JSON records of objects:
————

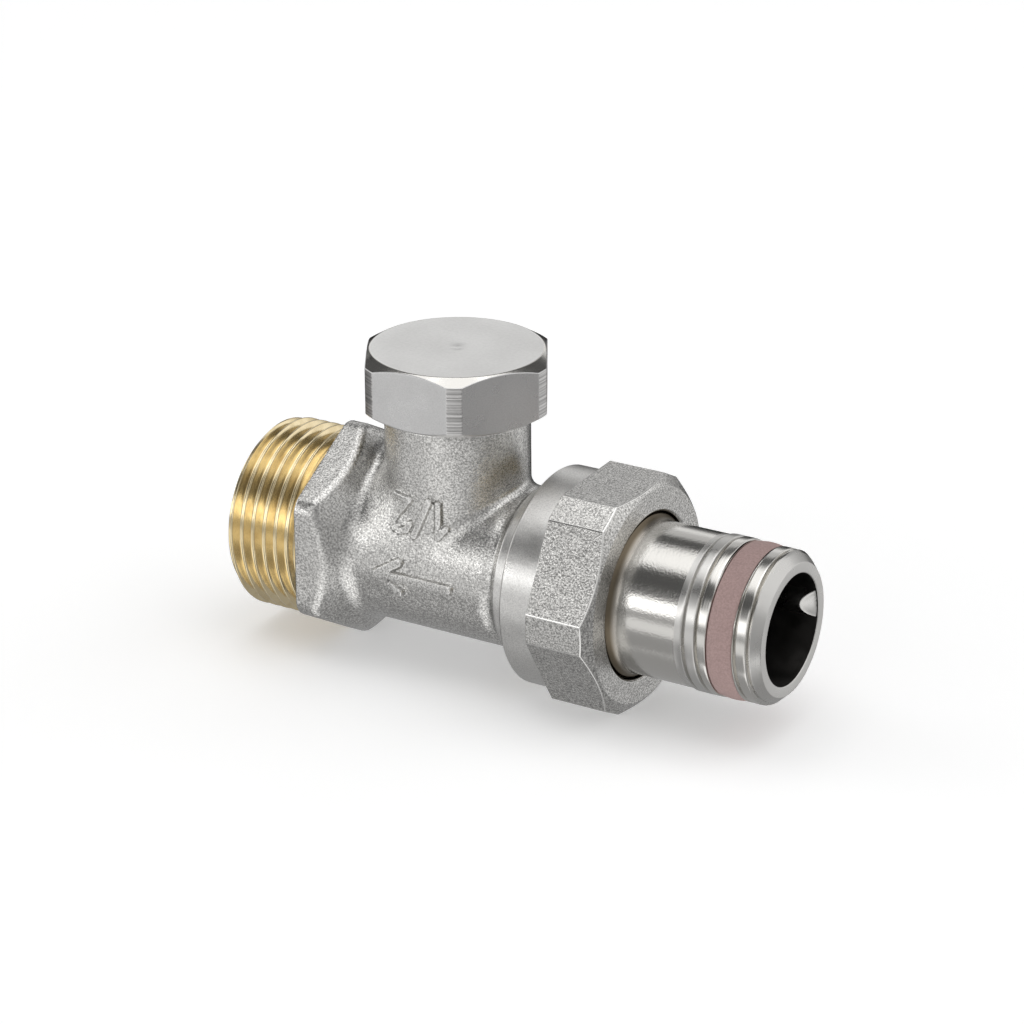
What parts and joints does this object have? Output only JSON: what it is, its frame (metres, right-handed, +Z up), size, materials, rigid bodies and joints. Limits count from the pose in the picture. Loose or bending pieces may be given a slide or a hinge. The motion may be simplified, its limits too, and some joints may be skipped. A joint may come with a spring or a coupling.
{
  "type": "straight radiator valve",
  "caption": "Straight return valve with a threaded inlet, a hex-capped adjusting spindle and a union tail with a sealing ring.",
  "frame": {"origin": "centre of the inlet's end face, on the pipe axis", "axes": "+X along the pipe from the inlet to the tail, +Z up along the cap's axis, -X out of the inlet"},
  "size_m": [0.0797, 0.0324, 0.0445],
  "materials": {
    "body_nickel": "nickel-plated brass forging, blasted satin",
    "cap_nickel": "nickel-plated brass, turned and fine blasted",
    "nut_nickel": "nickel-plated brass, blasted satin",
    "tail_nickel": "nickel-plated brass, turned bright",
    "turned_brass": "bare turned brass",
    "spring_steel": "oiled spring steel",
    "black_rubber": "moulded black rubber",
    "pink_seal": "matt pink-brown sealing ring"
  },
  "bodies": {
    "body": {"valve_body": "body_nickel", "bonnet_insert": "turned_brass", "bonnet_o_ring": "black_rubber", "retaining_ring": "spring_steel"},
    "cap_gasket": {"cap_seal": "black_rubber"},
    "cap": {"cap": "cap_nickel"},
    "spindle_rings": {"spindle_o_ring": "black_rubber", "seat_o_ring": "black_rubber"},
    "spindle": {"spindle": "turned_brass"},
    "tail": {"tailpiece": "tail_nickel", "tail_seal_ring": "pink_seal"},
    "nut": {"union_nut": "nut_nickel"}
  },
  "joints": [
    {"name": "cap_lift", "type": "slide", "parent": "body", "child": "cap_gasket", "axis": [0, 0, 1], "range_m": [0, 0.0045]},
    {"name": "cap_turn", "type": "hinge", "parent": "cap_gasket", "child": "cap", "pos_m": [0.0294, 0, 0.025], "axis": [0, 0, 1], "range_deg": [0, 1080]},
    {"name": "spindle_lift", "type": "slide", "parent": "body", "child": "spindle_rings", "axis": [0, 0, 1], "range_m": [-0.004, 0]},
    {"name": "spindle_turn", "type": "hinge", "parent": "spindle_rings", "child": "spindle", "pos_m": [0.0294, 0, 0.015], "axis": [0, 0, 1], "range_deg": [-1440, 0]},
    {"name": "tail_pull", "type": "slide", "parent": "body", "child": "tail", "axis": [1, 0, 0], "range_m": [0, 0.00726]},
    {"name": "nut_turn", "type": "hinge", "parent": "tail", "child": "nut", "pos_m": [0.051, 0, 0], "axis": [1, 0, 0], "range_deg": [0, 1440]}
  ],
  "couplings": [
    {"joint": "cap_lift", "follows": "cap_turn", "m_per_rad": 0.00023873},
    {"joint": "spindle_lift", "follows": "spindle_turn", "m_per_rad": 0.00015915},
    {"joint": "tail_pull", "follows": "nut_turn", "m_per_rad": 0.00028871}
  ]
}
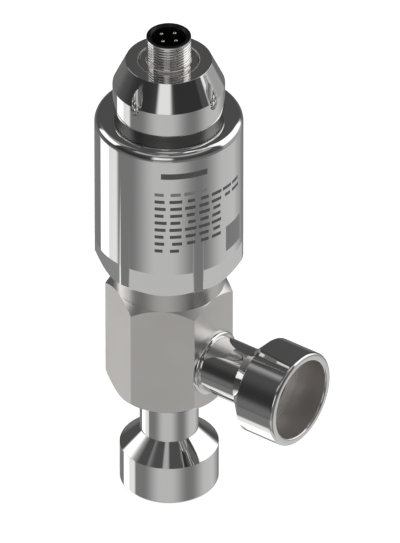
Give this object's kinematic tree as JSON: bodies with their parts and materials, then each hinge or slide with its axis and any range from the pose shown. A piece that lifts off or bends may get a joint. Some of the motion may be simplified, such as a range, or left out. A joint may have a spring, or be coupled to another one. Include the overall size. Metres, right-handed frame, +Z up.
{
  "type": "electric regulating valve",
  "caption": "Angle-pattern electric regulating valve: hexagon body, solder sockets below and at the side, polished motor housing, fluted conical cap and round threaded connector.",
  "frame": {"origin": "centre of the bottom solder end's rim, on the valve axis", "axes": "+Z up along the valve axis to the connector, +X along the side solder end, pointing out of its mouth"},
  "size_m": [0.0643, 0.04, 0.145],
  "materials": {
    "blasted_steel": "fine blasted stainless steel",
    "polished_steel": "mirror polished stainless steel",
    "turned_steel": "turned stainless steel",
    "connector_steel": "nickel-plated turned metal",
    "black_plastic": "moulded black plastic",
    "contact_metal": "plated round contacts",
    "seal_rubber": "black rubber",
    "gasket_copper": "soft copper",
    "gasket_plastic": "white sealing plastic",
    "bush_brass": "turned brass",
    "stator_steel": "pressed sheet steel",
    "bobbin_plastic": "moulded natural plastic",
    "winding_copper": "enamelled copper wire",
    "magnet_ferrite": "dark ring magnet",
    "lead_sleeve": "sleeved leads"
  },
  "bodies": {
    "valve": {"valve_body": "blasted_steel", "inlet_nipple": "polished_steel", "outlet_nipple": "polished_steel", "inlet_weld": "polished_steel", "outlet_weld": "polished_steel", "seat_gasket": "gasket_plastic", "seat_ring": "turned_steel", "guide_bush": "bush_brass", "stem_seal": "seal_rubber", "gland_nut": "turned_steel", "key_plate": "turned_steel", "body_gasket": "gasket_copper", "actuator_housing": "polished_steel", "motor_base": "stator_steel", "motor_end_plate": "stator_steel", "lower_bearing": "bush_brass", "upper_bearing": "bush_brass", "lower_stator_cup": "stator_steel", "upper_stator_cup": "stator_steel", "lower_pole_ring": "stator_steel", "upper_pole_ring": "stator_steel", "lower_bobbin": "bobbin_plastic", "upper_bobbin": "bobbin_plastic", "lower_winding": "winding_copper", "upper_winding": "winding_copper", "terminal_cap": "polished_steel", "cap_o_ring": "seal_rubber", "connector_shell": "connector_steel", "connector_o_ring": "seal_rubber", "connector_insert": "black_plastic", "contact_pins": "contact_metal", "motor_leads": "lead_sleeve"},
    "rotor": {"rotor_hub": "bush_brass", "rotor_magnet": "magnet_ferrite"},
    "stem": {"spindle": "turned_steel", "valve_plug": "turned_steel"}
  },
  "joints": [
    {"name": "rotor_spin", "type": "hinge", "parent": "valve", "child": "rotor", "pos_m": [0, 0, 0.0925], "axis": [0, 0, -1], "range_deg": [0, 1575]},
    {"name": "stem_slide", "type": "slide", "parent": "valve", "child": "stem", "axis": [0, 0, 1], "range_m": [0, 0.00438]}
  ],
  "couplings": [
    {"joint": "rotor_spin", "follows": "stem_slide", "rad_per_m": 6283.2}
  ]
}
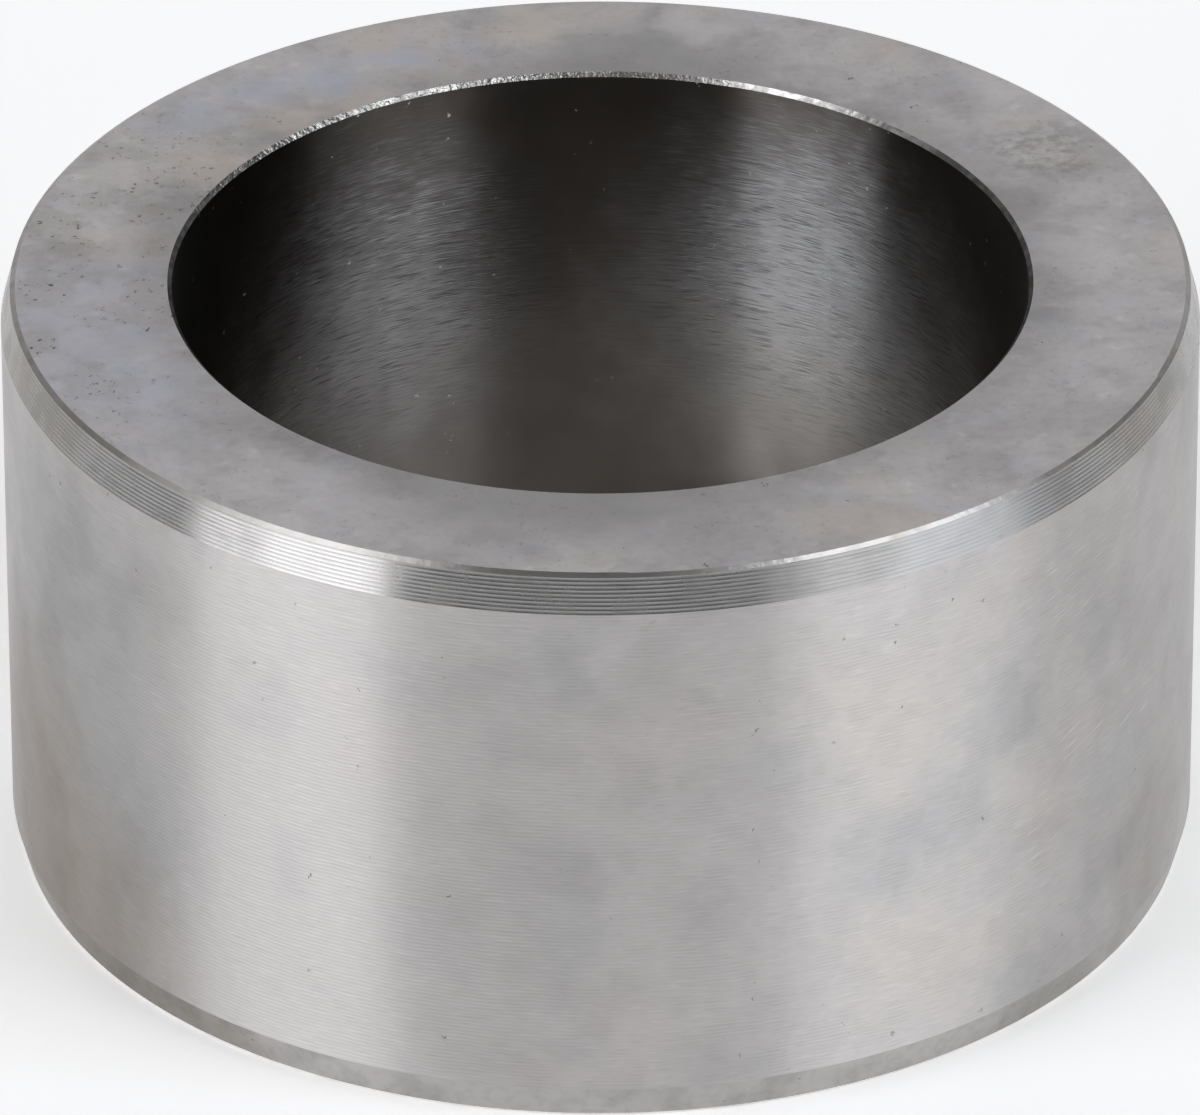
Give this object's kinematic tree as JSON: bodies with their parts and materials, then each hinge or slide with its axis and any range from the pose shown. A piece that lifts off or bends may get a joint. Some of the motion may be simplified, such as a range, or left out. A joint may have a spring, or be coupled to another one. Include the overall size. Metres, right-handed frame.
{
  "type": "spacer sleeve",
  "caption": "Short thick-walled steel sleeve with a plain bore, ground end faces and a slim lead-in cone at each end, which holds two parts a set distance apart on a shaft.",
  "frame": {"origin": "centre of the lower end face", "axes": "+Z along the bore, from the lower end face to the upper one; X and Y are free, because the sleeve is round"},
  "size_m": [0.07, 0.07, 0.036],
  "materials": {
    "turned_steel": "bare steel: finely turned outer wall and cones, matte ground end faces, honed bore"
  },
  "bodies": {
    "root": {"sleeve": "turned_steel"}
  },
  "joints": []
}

————

**Given task:**
Quote every record above exactly.

**The response:**
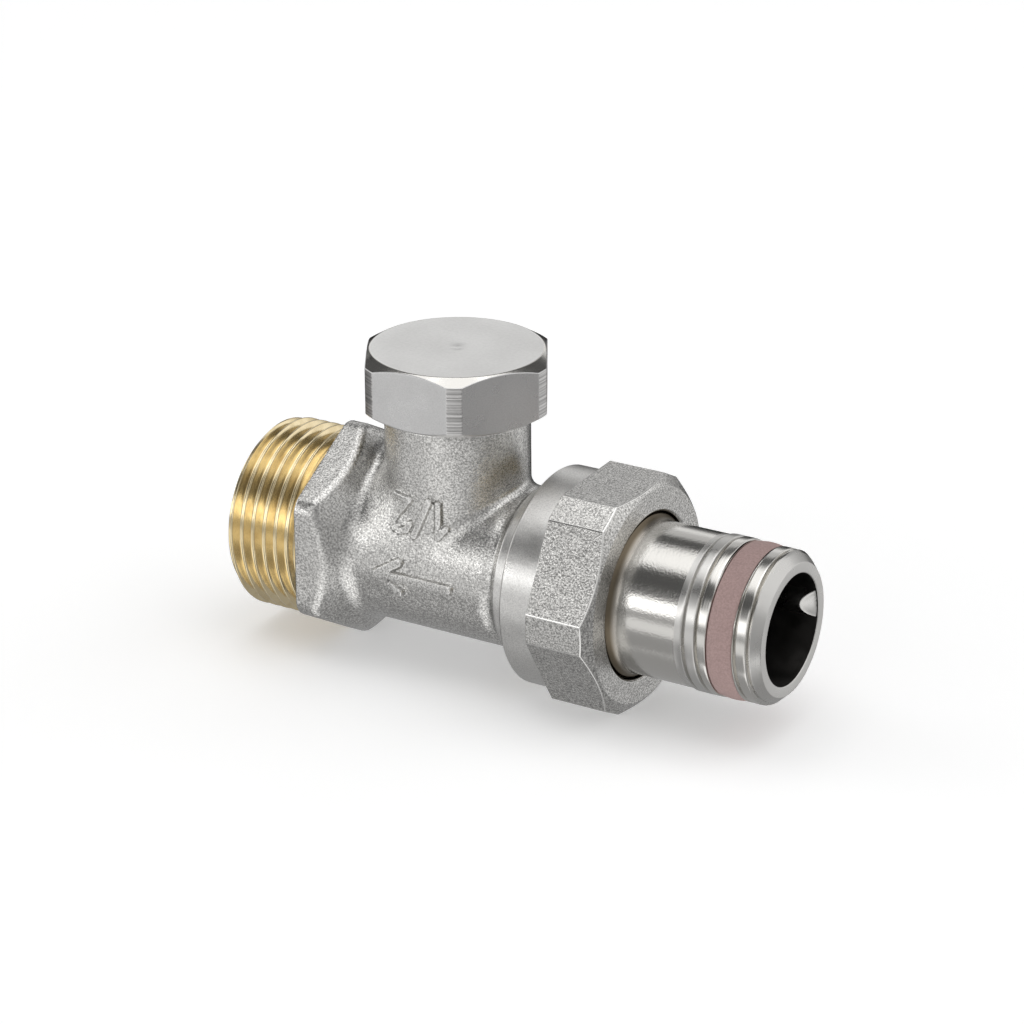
What parts and joints does this object have? Output only JSON: what it is, its frame (metres, right-handed, +Z up), size, materials, rigid bodies and joints. Limits count from the pose in the picture. Loose or bending pieces may be given a slide or a hinge. The motion may be simplified, its limits too, and some joints may be skipped. A joint may come with a spring or a coupling.
{
  "type": "straight radiator valve",
  "caption": "Straight return valve with a threaded inlet, a hex-capped adjusting spindle and a union tail with a sealing ring.",
  "frame": {"origin": "centre of the inlet's end face, on the pipe axis", "axes": "+X along the pipe from the inlet to the tail, +Z up along the cap's axis, -X out of the inlet"},
  "size_m": [0.0797, 0.0324, 0.0445],
  "materials": {
    "body_nickel": "nickel-plated brass forging, blasted satin",
    "cap_nickel": "nickel-plated brass, turned and fine blasted",
    "nut_nickel": "nickel-plated brass, blasted satin",
    "tail_nickel": "nickel-plated brass, turned bright",
    "turned_brass": "bare turned brass",
    "spring_steel": "oiled spring steel",
    "black_rubber": "moulded black rubber",
    "pink_seal": "matt pink-brown sealing ring"
  },
  "bodies": {
    "body": {"valve_body": "body_nickel", "bonnet_insert": "turned_brass", "bonnet_o_ring": "black_rubber", "retaining_ring": "spring_steel"},
    "cap_gasket": {"cap_seal": "black_rubber"},
    "cap": {"cap": "cap_nickel"},
    "spindle_rings": {"spindle_o_ring": "black_rubber", "seat_o_ring": "black_rubber"},
    "spindle": {"spindle": "turned_brass"},
    "tail": {"tailpiece": "tail_nickel", "tail_seal_ring": "pink_seal"},
    "nut": {"union_nut": "nut_nickel"}
  },
  "joints": [
    {"name": "cap_lift", "type": "slide", "parent": "body", "child": "cap_gasket", "axis": [0, 0, 1], "range_m": [0, 0.0045]},
    {"name": "cap_turn", "type": "hinge", "parent": "cap_gasket", "child": "cap", "pos_m": [0.0294, 0, 0.025], "axis": [0, 0, 1], "range_deg": [0, 1080]},
    {"name": "spindle_lift", "type": "slide", "parent": "body", "child": "spindle_rings", "axis": [0, 0, 1], "range_m": [-0.004, 0]},
    {"name": "spindle_turn", "type": "hinge", "parent": "spindle_rings", "child": "spindle", "pos_m": [0.0294, 0, 0.015], "axis": [0, 0, 1], "range_deg": [-1440, 0]},
    {"name": "tail_pull", "type": "slide", "parent": "body", "child": "tail", "axis": [1, 0, 0], "range_m": [0, 0.00726]},
    {"name": "nut_turn", "type": "hinge", "parent": "tail", "child": "nut", "pos_m": [0.051, 0, 0], "axis": [1, 0, 0], "range_deg": [0, 1440]}
  ],
  "couplings": [
    {"joint": "cap_lift", "follows": "cap_turn", "m_per_rad": 0.00023873},
    {"joint": "spindle_lift", "follows": "spindle_turn", "m_per_rad": 0.00015915},
    {"joint": "tail_pull", "follows": "nut_turn", "m_per_rad": 0.00028871}
  ]
}
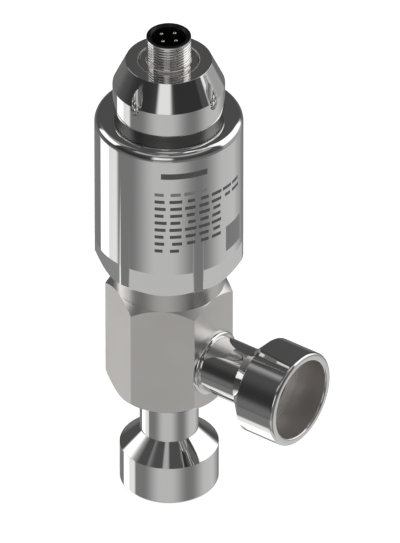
Give this object's kinematic tree as JSON: bodies with their parts and materials, then each hinge or slide with its axis and any range from the pose shown. A piece that lifts off or bends may get a joint. Some of the motion may be simplified, such as a range, or left out. A joint may have a spring, or be coupled to another one. Include the overall size. Metres, right-handed frame, +Z up.
{
  "type": "electric regulating valve",
  "caption": "Angle-pattern electric regulating valve: hexagon body, solder sockets below and at the side, polished motor housing, fluted conical cap and round threaded connector.",
  "frame": {"origin": "centre of the bottom solder end's rim, on the valve axis", "axes": "+Z up along the valve axis to the connector, +X along the side solder end, pointing out of its mouth"},
  "size_m": [0.0643, 0.04, 0.145],
  "materials": {
    "blasted_steel": "fine blasted stainless steel",
    "polished_steel": "mirror polished stainless steel",
    "turned_steel": "turned stainless steel",
    "connector_steel": "nickel-plated turned metal",
    "black_plastic": "moulded black plastic",
    "contact_metal": "plated round contacts",
    "seal_rubber": "black rubber",
    "gasket_copper": "soft copper",
    "gasket_plastic": "white sealing plastic",
    "bush_brass": "turned brass",
    "stator_steel": "pressed sheet steel",
    "bobbin_plastic": "moulded natural plastic",
    "winding_copper": "enamelled copper wire",
    "magnet_ferrite": "dark ring magnet",
    "lead_sleeve": "sleeved leads"
  },
  "bodies": {
    "valve": {"valve_body": "blasted_steel", "inlet_nipple": "polished_steel", "outlet_nipple": "polished_steel", "inlet_weld": "polished_steel", "outlet_weld": "polished_steel", "seat_gasket": "gasket_plastic", "seat_ring": "turned_steel", "guide_bush": "bush_brass", "stem_seal": "seal_rubber", "gland_nut": "turned_steel", "key_plate": "turned_steel", "body_gasket": "gasket_copper", "actuator_housing": "polished_steel", "motor_base": "stator_steel", "motor_end_plate": "stator_steel", "lower_bearing": "bush_brass", "upper_bearing": "bush_brass", "lower_stator_cup": "stator_steel", "upper_stator_cup": "stator_steel", "lower_pole_ring": "stator_steel", "upper_pole_ring": "stator_steel", "lower_bobbin": "bobbin_plastic", "upper_bobbin": "bobbin_plastic", "lower_winding": "winding_copper", "upper_winding": "winding_copper", "terminal_cap": "polished_steel", "cap_o_ring": "seal_rubber", "connector_shell": "connector_steel", "connector_o_ring": "seal_rubber", "connector_insert": "black_plastic", "contact_pins": "contact_metal", "motor_leads": "lead_sleeve"},
    "rotor": {"rotor_hub": "bush_brass", "rotor_magnet": "magnet_ferrite"},
    "stem": {"spindle": "turned_steel", "valve_plug": "turned_steel"}
  },
  "joints": [
    {"name": "rotor_spin", "type": "hinge", "parent": "valve", "child": "rotor", "pos_m": [0, 0, 0.0925], "axis": [0, 0, -1], "range_deg": [0, 1575]},
    {"name": "stem_slide", "type": "slide", "parent": "valve", "child": "stem", "axis": [0, 0, 1], "range_m": [0, 0.00438]}
  ],
  "couplings": [
    {"joint": "rotor_spin", "follows": "stem_slide", "rad_per_m": 6283.2}
  ]
}
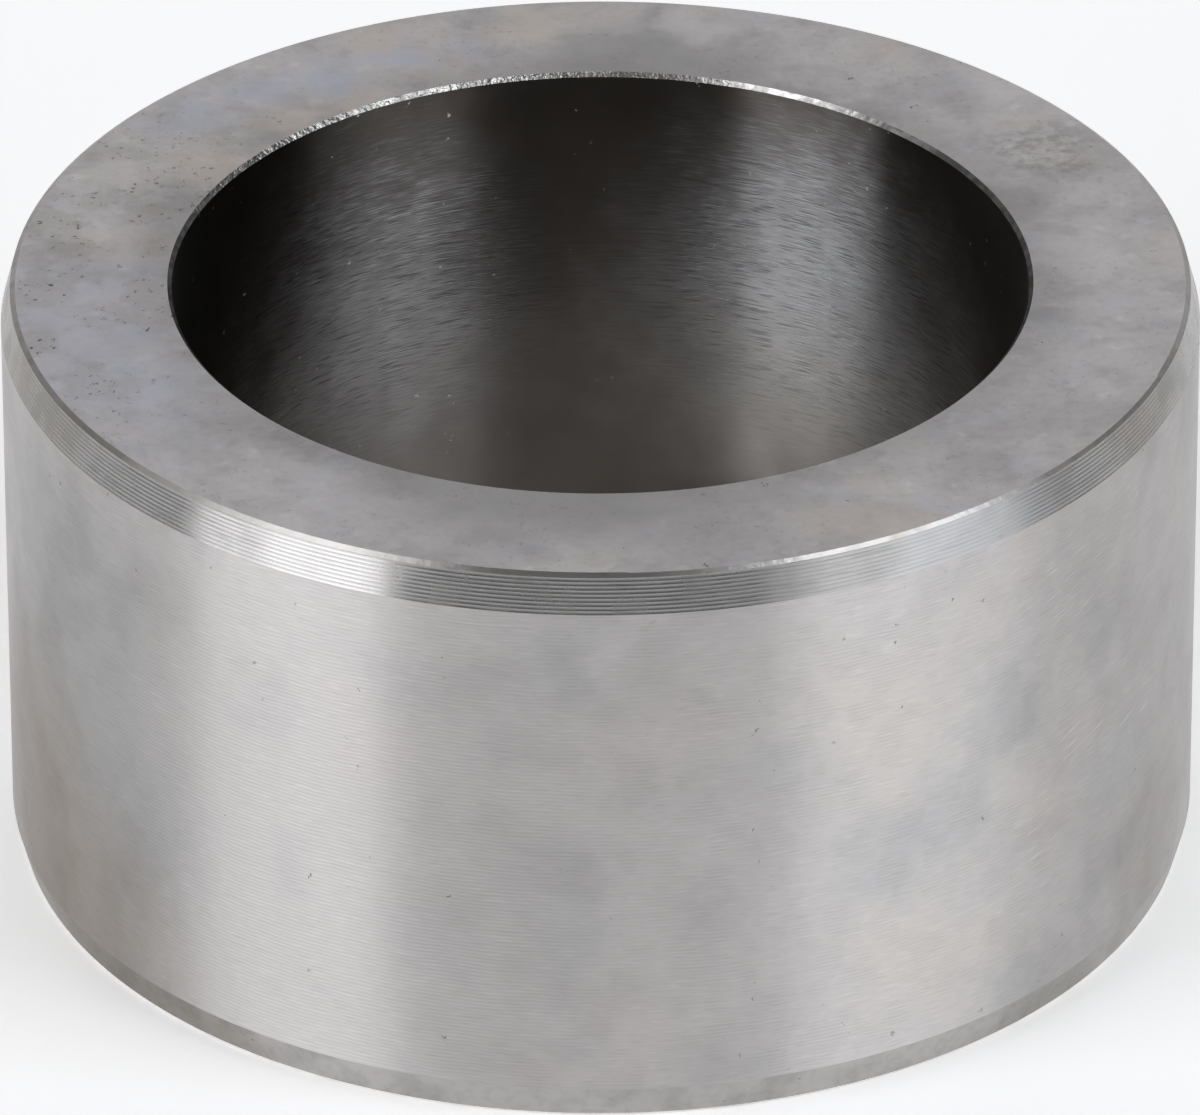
Give this object's kinematic tree as JSON: bodies with their parts and materials, then each hinge or slide with its axis and any range from the pose shown. A piece that lifts off or bends may get a joint. Some of the motion may be simplified, such as a range, or left out. A joint may have a spring, or be coupled to another one. Include the overall size. Metres, right-handed frame.
{
  "type": "spacer sleeve",
  "caption": "Short thick-walled steel sleeve with a plain bore, ground end faces and a slim lead-in cone at each end, which holds two parts a set distance apart on a shaft.",
  "frame": {"origin": "centre of the lower end face", "axes": "+Z along the bore, from the lower end face to the upper one; X and Y are free, because the sleeve is round"},
  "size_m": [0.07, 0.07, 0.036],
  "materials": {
    "turned_steel": "bare steel: finely turned outer wall and cones, matte ground end faces, honed bore"
  },
  "bodies": {
    "root": {"sleeve": "turned_steel"}
  },
  "joints": []
}